You don't need a pro's racket to play well. But if you're an advanced player whose game resembles one of theirs — clean technique, attacking style, finishing at the net — picking up their signature is rarely a bad call.

Where to Buy in the US

US padel retail is still catching up to Europe, but it's no longer impossible.

  1. Racket Central — Widest selection, fastest shipping, demo program on most models. Default first stop.
  2. Padel USA — Strong Bullpadel and Nox inventory, good US-based customer service.
  3. Tennis Express — Limited but growing padel section, free shipping over $75.
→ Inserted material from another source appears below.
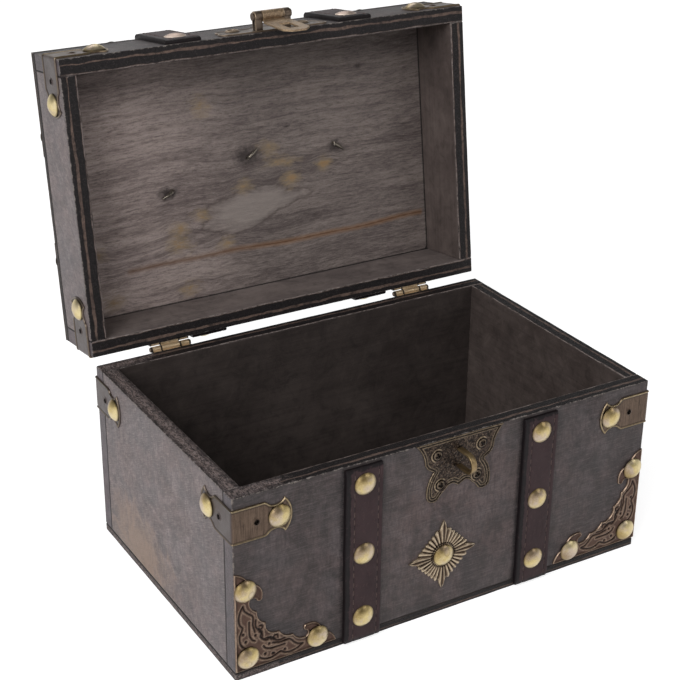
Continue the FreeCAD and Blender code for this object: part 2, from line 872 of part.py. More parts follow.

If you're new to padel grip and want to dial in fit before you spend $200+ on a racket, read our Padel Grip Guide — grip size and tension affect comfort more than most people realize. And once the racket's sorted, the next bottleneck is usually footwear: see our Best Padel Shoes 2026 Buying Guide.

The Bottom Line

There's no "best women's padel racket" — there's a best racket for your wrist, your level, and your style. Get the weight and balance right, build the grip up to fit your hand, and don't let pink-tinted marketing push you toward a racket that's wrong for your game. The four women at the top of the world rankings are playing with four very different rackets. Pick yours the same way they did: by feel, not by gender.